→ **TASK REQUIREMENTS**: Find each line with the string "code" and copy it.

→ **INPUT RECORDS**:
=======

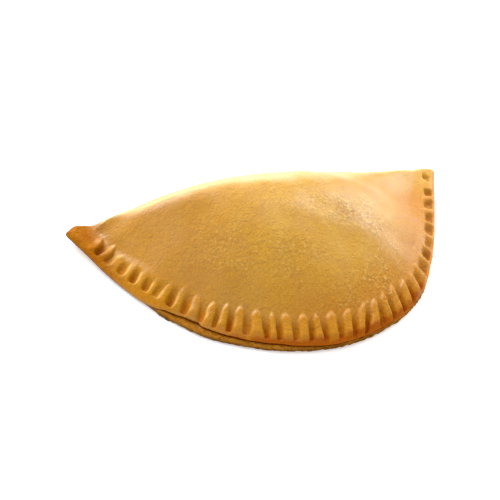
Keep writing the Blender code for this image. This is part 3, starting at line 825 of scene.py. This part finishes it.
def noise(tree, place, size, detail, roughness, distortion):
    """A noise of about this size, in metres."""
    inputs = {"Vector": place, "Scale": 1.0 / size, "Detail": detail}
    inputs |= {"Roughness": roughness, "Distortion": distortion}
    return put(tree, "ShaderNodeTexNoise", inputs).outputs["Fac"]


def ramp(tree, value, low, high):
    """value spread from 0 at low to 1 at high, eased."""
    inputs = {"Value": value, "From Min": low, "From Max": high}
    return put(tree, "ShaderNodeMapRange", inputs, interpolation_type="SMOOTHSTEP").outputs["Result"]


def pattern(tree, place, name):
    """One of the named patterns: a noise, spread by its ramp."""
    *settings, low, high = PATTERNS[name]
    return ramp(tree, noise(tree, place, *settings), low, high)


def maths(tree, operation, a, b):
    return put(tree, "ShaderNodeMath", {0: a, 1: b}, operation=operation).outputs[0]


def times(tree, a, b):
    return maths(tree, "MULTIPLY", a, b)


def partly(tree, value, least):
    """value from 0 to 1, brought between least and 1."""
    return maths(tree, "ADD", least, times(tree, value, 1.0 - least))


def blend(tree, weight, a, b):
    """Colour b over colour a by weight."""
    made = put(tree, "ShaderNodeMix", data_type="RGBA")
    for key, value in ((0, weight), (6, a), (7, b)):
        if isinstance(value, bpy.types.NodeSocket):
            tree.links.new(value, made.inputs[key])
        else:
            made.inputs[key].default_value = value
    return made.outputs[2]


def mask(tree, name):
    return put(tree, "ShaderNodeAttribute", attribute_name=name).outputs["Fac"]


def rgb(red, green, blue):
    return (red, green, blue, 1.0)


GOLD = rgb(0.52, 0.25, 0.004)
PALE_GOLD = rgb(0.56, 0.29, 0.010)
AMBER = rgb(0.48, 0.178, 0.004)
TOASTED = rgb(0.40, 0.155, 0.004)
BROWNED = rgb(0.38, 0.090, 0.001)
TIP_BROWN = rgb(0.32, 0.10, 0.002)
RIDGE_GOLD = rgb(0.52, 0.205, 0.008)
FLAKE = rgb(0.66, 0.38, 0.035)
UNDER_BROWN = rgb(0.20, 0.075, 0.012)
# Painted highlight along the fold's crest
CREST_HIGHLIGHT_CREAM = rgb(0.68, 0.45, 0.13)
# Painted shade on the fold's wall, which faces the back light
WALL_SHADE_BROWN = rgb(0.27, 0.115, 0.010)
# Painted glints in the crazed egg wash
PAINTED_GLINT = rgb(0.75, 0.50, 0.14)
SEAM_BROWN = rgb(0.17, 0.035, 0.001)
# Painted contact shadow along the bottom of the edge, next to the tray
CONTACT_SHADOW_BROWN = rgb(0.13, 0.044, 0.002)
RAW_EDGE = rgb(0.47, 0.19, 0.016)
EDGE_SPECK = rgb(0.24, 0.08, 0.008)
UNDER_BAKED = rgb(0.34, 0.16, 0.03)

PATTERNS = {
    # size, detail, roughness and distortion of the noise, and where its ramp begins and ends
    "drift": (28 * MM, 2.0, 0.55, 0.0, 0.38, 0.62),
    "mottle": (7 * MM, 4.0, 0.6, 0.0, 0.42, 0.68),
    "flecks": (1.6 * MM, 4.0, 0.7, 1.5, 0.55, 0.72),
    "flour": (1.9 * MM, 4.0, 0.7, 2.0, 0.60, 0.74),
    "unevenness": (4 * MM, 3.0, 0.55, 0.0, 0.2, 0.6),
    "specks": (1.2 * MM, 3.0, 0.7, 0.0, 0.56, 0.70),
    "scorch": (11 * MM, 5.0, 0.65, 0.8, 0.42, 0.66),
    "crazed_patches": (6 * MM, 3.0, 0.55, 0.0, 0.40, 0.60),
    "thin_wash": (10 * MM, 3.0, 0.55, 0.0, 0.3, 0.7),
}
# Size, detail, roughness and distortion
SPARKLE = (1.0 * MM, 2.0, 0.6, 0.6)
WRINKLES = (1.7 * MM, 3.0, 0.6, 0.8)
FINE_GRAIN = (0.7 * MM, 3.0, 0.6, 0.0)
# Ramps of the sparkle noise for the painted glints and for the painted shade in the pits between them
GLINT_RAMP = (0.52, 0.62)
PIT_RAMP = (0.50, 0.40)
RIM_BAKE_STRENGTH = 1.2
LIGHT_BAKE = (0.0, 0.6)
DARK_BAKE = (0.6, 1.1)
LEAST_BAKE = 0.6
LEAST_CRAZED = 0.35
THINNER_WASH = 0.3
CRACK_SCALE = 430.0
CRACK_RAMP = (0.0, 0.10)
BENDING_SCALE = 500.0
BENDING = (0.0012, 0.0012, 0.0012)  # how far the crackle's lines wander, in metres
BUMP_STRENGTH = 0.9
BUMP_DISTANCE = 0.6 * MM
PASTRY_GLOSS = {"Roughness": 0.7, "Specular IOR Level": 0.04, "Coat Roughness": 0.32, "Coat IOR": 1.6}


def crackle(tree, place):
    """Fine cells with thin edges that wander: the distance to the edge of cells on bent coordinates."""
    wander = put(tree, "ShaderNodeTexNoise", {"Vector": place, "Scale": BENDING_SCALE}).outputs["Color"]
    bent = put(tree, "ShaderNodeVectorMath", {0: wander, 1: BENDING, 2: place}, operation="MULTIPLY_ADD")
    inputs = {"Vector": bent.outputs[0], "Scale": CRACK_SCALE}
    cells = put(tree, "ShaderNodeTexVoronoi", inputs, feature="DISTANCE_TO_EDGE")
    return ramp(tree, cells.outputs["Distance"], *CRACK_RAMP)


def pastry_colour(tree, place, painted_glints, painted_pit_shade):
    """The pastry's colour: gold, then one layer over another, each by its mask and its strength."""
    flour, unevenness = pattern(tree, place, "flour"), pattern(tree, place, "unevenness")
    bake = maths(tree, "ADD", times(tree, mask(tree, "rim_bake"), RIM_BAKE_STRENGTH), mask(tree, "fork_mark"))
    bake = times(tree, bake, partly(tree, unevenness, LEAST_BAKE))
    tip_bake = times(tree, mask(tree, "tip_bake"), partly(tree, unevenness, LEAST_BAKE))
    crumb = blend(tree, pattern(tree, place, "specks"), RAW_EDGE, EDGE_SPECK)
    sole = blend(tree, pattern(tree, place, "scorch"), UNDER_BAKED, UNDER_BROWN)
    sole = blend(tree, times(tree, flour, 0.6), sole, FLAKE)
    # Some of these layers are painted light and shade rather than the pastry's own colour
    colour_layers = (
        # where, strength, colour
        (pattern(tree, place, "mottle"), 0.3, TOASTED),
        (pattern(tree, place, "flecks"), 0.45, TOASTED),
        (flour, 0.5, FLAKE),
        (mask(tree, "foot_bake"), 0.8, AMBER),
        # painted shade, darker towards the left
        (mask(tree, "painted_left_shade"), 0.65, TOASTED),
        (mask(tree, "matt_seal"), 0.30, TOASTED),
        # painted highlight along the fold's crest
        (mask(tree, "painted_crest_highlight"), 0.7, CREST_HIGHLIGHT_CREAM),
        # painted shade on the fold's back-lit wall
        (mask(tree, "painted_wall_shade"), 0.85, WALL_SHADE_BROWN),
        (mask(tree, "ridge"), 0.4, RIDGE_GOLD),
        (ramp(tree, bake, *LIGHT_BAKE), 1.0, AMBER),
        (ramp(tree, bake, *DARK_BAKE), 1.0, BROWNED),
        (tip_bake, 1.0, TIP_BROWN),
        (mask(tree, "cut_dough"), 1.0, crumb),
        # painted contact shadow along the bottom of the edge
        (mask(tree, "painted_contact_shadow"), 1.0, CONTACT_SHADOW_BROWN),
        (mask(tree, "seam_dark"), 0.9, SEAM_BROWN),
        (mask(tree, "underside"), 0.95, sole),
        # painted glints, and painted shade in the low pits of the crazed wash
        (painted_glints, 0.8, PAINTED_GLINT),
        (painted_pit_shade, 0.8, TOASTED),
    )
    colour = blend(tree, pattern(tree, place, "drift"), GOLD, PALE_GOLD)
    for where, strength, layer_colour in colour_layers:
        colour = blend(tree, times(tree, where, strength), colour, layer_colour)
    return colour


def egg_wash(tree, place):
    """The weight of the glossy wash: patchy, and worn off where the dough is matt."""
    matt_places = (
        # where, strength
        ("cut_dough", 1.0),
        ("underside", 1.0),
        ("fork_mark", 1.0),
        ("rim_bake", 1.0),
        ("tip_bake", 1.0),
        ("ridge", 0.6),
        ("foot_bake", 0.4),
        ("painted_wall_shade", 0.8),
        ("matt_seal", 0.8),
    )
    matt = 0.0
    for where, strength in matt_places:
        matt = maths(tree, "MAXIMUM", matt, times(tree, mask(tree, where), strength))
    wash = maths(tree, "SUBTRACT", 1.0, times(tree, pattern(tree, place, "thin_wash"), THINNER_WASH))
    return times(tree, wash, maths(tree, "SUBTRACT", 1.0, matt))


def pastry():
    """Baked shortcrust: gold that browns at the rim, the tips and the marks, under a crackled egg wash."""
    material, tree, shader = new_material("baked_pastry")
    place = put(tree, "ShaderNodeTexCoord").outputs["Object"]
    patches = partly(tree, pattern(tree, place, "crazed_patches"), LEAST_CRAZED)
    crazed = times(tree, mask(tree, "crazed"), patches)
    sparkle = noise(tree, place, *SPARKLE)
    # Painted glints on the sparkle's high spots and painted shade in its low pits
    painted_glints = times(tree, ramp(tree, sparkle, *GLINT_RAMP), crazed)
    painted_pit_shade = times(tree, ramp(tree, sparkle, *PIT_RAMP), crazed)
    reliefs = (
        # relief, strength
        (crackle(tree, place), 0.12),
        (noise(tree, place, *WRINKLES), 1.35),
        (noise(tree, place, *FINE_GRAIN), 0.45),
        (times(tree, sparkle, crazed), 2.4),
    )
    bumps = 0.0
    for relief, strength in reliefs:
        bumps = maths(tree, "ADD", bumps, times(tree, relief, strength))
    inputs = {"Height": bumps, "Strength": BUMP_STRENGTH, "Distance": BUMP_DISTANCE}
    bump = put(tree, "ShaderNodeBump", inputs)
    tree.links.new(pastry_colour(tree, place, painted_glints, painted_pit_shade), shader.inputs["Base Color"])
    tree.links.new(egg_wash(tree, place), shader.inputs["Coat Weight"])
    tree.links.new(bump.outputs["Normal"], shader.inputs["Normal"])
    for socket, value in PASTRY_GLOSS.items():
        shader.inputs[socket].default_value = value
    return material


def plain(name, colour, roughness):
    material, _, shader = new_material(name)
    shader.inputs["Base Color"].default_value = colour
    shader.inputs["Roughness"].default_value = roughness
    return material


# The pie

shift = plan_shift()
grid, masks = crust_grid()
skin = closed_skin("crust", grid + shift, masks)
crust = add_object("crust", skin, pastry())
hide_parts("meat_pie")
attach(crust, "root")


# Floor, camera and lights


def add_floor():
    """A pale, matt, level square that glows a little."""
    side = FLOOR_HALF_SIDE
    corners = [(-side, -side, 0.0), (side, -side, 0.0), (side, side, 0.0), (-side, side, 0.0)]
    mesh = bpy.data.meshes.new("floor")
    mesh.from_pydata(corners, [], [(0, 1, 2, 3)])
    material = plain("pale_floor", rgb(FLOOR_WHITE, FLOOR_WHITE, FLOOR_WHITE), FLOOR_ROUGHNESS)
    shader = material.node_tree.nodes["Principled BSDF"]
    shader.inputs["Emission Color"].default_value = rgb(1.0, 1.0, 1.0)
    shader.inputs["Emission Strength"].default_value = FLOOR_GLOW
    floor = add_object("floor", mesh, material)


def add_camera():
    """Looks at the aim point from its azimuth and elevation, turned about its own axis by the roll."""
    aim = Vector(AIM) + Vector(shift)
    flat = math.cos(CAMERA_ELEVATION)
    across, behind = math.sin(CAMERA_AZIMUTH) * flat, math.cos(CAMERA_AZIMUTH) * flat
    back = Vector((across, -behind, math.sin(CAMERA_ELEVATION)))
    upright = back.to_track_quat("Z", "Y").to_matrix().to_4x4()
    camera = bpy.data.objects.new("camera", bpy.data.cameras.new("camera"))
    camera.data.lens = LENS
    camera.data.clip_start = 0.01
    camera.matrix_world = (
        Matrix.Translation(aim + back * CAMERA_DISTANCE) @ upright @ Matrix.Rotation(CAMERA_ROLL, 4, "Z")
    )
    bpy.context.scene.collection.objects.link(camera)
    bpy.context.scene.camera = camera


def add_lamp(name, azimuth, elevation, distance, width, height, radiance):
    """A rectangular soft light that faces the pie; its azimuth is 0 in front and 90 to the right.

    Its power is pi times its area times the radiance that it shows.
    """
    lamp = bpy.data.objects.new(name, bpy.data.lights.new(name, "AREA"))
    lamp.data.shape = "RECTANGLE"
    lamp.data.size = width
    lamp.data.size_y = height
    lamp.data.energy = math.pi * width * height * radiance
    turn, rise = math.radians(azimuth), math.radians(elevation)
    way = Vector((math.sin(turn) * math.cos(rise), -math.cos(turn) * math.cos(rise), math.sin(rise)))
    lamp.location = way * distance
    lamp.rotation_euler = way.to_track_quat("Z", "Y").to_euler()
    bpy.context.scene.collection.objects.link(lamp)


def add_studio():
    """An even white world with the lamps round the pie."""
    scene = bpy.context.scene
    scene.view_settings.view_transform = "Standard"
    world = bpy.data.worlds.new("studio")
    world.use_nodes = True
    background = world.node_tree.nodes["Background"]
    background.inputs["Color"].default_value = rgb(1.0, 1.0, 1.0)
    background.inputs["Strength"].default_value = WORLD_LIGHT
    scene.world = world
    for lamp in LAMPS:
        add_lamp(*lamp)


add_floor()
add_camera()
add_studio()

=======

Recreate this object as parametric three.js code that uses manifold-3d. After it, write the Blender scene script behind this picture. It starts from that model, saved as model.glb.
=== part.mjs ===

=======

→ **RESPONSE TO THE EXERCISE**:
Keep writing the Blender code for this image. This is part 3, starting at line 825 of scene.py. This part finishes it.
Recreate this object as parametric three.js code that uses manifold-3d. After it, write the Blender scene script behind this picture. It starts from that model, saved as model.glb.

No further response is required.